* _Stated exercise_:
Below are some records. Say in a single number how many of their lines include the word "from".

* _Listing_:

================

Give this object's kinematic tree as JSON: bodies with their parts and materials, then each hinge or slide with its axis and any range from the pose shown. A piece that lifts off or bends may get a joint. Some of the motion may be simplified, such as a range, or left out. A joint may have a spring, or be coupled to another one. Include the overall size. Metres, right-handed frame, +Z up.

================

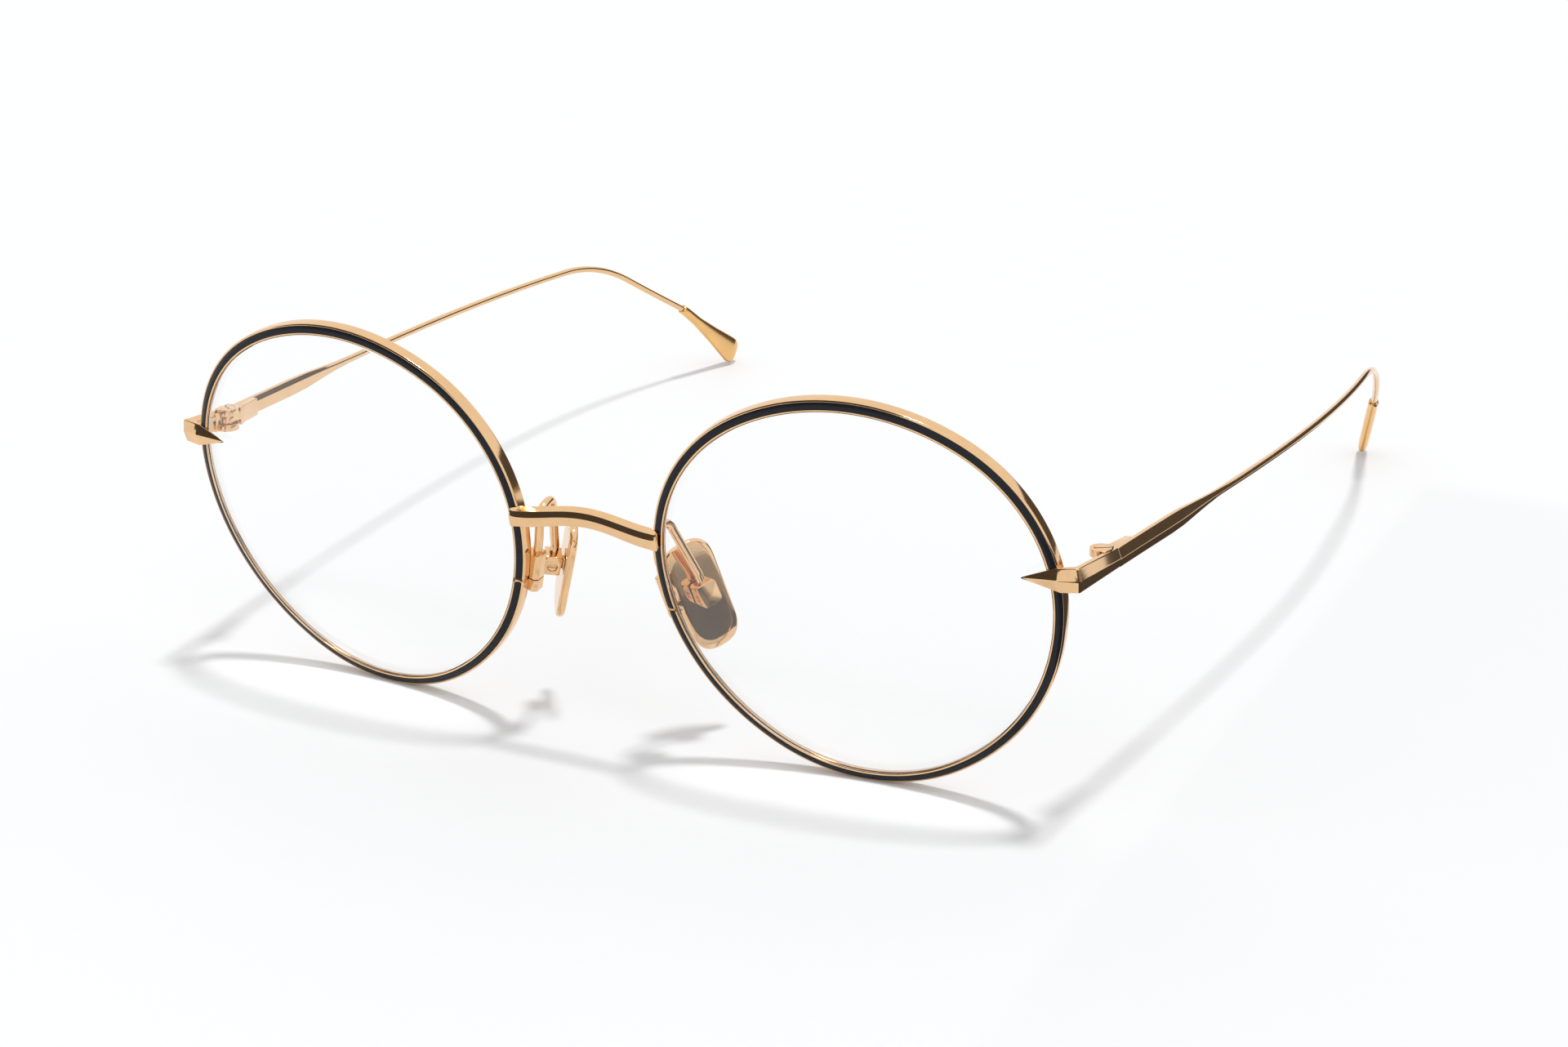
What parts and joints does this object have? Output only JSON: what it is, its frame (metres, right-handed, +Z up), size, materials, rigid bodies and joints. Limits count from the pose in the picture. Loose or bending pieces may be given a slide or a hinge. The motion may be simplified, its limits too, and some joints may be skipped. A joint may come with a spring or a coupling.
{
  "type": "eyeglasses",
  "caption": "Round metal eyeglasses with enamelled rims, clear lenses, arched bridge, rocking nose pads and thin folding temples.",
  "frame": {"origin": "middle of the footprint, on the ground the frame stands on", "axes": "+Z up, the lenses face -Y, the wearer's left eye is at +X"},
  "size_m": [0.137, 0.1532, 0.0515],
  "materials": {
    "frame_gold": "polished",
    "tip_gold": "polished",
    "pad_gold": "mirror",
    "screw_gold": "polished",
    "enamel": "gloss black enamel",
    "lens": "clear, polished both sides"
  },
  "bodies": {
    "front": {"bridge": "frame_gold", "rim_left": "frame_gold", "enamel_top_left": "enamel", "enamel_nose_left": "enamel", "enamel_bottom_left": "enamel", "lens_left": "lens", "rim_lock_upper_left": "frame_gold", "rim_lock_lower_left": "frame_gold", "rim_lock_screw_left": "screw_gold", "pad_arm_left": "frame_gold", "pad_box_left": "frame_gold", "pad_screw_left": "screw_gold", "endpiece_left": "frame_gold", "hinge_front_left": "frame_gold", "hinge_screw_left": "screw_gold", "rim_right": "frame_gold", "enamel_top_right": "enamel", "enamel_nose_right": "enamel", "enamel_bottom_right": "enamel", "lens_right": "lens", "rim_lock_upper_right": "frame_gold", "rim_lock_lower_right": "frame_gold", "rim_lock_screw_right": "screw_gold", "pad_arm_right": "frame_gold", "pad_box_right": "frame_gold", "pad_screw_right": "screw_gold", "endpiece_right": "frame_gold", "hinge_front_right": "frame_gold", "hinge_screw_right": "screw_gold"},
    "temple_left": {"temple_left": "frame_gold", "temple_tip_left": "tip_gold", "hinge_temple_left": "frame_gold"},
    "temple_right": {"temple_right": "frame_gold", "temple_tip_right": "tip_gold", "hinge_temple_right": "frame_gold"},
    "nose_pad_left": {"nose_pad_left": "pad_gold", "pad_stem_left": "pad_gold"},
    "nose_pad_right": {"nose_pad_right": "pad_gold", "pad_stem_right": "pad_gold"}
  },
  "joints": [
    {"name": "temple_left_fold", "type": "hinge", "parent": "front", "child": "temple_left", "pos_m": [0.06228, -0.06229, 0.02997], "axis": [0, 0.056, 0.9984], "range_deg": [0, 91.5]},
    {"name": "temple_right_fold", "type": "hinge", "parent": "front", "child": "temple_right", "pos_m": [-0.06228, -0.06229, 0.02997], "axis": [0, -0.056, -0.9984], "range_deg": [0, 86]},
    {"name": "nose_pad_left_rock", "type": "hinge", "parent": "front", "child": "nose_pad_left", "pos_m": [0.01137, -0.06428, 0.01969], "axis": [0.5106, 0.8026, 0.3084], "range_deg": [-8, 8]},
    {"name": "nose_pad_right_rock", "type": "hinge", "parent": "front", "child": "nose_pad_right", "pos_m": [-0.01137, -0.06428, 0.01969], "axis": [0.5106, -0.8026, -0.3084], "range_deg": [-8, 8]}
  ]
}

================

* _Solution to the exercise_:
2